Hand aufs Herz: Wer jetzt sagt, es gebe keinen Judenhass, der war schon vor dem Fall Ofarim ein Antisemit.

Der Prozess gegen den Sänger zeigt - mit allen Stärken und Schwächen des Rechtssystem -, dass auch bei Falschbeschuldigungen Gerechtigkeit wiederhergestellt werden kann. Trotzdem gibt es im Fall Ofarim nur Verlierer.

Da wäre zum einen Gil Ofarim selbst. Seine Glaubwürdigkeit und seine Karriere sind am Tiefpunkt. Es ist fraglich, ob sich beides jemals wieder ändern wird. Doch es ist eine gerechte Strafe. Nur er allein kann die Konsequenzen seiner Lügen verantworten. Es ist ihm zu wünschen, dass er sie annehmen und tragen kann.

Der jüdischen Gemeinschaft hat Ofarim durch seine Lügen ebenfalls einen großen Schaden zugefügt. Ihr hat Gil Ofarim einen großen Bärendienst erwiesen. Der Antisemitismus unter Muslimen, von rechts, links und in der Mitte der Gesellschaft ist gegenwärtig so virulent wie seit Jahrzehnten nicht. Dass Ofarim dazu beigetragen hat, dass tatsächliche Opfer antisemitischer Gewalt sich rechtfertigen müssen, ist unentschuldbar.

Das größte Opfer, und über ihn wird in diesen Tagen viel zu wenig öffentlich gesprochen, ist der zu Unrecht beschuldigte Hotelangestellte Herr W. Zwei Jahre lang musste er mit dem Vorwurf leben, ein lupenreiner Judenhasser zu sein. In Deutschland ist dies, zu Recht, ein Vorwurf, der sehr schwer wiegt.

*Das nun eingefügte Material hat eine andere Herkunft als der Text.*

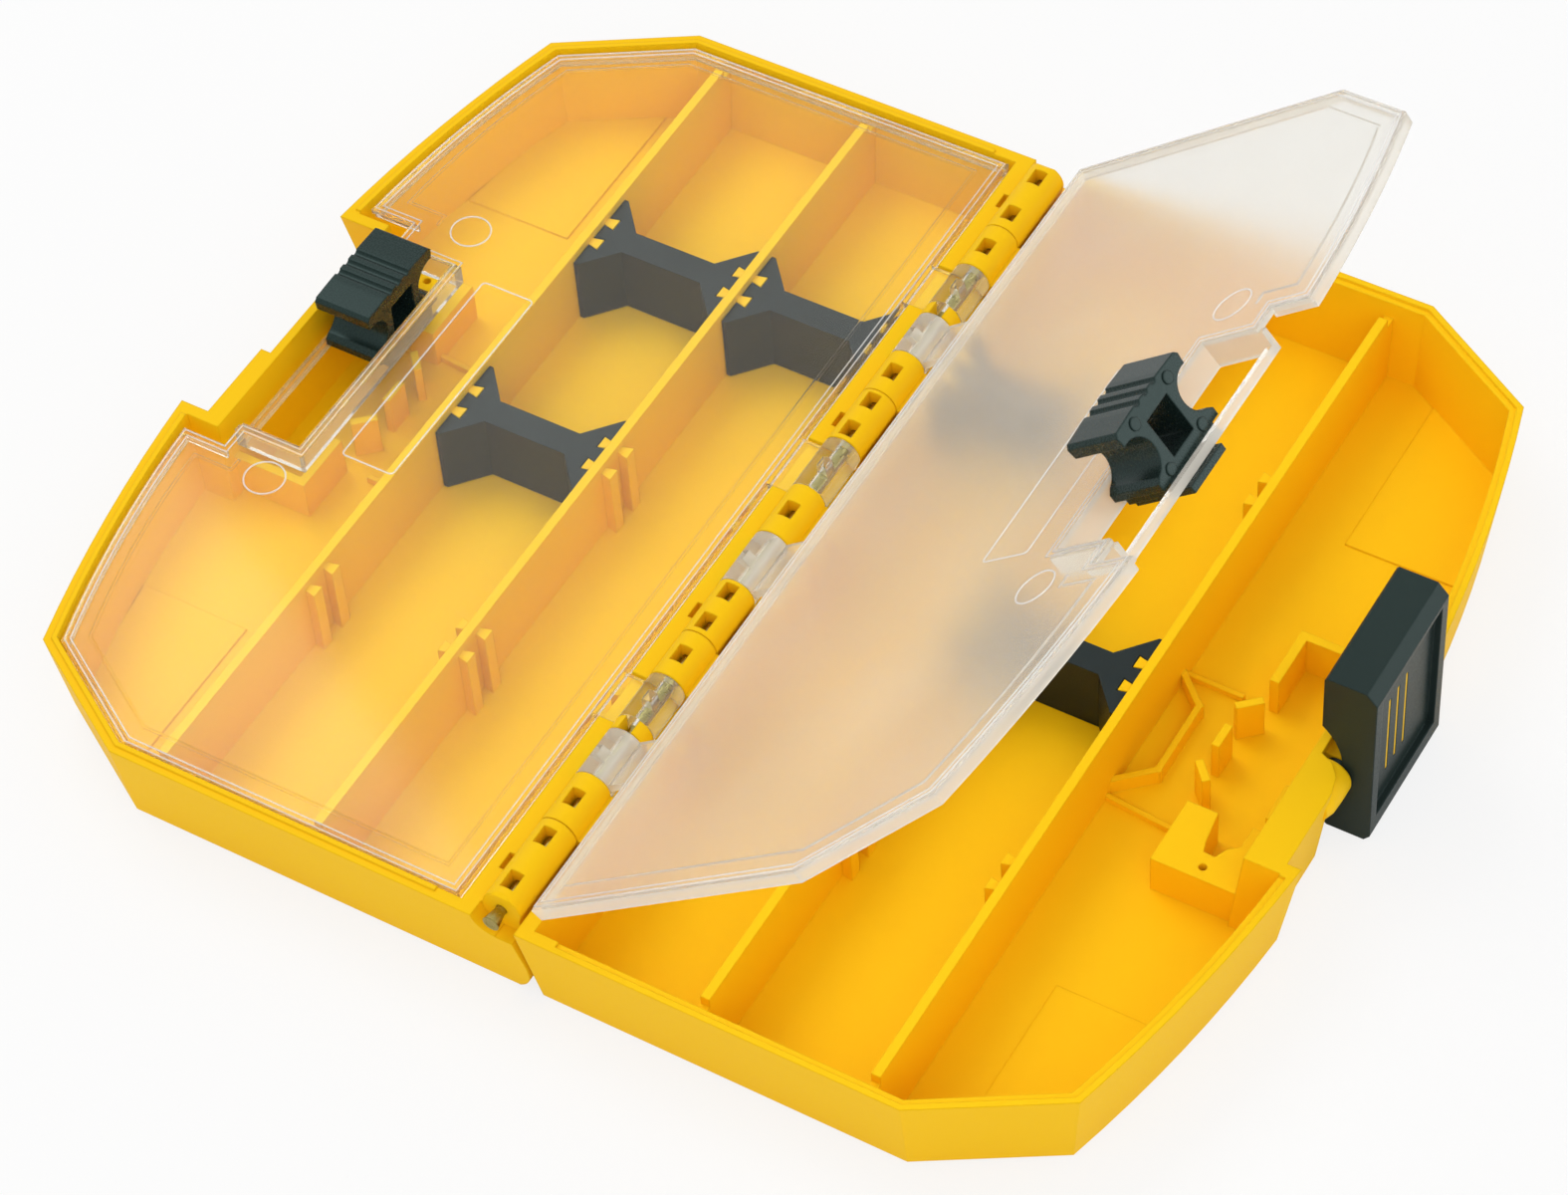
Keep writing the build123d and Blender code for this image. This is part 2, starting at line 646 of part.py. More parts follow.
def main():
    os.makedirs("parts", exist_ok=True)
    save("left_tray", left_tray())
    save("right_tray", right_tray())
    save("hinge_pin", hinge_pin())
    cover = lid()
    save("left_lid", to_left(cover))
    save("right_lid", Rot(0, -lid_open, 0) * cover)
    lock = lid_lock()
    save("left_lid_lock", to_left(Pos(0, -left_lock_y, 0) * lock))
    save("right_lid_lock", Rot(0, -lid_open, 0) * (Pos(0, right_lock_y, 0) * lock))
    half = divider_thickness / 2
    middle = (divider_x[0] + half, divider_x[1] - half)
    left_inner = (flange_edge_x, divider_x[0] - half)
    right_inner = (hinge_wall_inner_x, divider_x[0] - half)
    far, centre = rib_rows[2], rib_rows[1]
    for n, (span, row) in enumerate([(middle, far), (left_inner, far), (middle, centre)], 1):
        save("left_divider_" + str(n), to_left(loose_divider(*span, -row)))
    for n, (span, row) in enumerate([(right_inner, far), (middle, centre)], 1):
        save("right_divider_" + str(n), loose_divider(*span, row))
    save("main_latch", main_latch())
    save("latch_inlay", latch_inlay())


if __name__ == "__main__":
    main()
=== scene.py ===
# %% [markdown]
# # A folding accessory case, dressed for the camera
# The moulded trays, lids, locks and latch arrive from the solid model as a fixed frame.
# This lesson gives each of them the look of its own plastic, adds the fine moulded detail
# that the solids leave out, and then lights the case and points a camera at it.

# %% Load the frame
import math
import bmesh
import bpy
from mathutils import Matrix, Vector


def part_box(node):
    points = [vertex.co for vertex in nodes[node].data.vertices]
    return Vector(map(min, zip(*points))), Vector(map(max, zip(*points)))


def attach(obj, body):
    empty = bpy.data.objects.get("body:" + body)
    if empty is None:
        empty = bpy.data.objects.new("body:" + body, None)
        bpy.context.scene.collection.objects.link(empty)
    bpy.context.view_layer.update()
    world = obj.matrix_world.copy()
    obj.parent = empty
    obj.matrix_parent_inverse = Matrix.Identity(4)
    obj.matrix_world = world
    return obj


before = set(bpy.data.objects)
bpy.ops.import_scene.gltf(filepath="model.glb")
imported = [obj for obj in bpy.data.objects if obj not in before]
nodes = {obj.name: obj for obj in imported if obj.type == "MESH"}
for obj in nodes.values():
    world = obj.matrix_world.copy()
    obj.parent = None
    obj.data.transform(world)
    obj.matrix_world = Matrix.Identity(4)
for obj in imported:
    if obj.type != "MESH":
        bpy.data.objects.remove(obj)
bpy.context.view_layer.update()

# %% [markdown]
# ## Where things are
# The hinge pin runs along Y. Everything on a lid is easiest to draw with the lid lying shut
# and the hinge line at the origin, in millimetres, and then to carry into place: half a turn
# for the left lid, and the opening angle for the right one.

# %% Places of the hinge and the lids
pin_low, pin_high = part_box("hinge_pin")
hinge_x = (pin_low.x + pin_high.x) / 2
hinge_z = (pin_low.z + pin_high.z) / 2
lid_angle = math.radians(40.0)
to_hinge = Matrix.Translation((hinge_x, 0, hinge_z)) @ Matrix.Scale(0.001, 4)
lid_place = {
    "right": to_hinge @ Matrix.Rotation(-lid_angle, 4, "Y"),
    "left": to_hinge @ Matrix.Rotation(math.pi, 4, "Z"),
}
print("hinge line at x", round(hinge_x * 1000, 2), "z", round(hinge_z * 1000, 2), "mm")


# %% [markdown]
# ## Small helpers
# Colours are given as sRGB hex values, but shaders work in linear light, so one
# function turns them over. Another adds a node together with its settings and links, and two
# more start a material and put an object into the scene.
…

Jeder im Umfeld von Herrn W. wusste von Ofarims Anschuldigungen gegen ihn. Am Rande des Prozesses war zu hören, dass Freunde sich von ihm abwendeten, Arbeitskollegen den Kontakt mit ihm mieden.

Es muss die Hölle für ihn gewesen sein. Bis heute ist er in psychologischer Behandlung.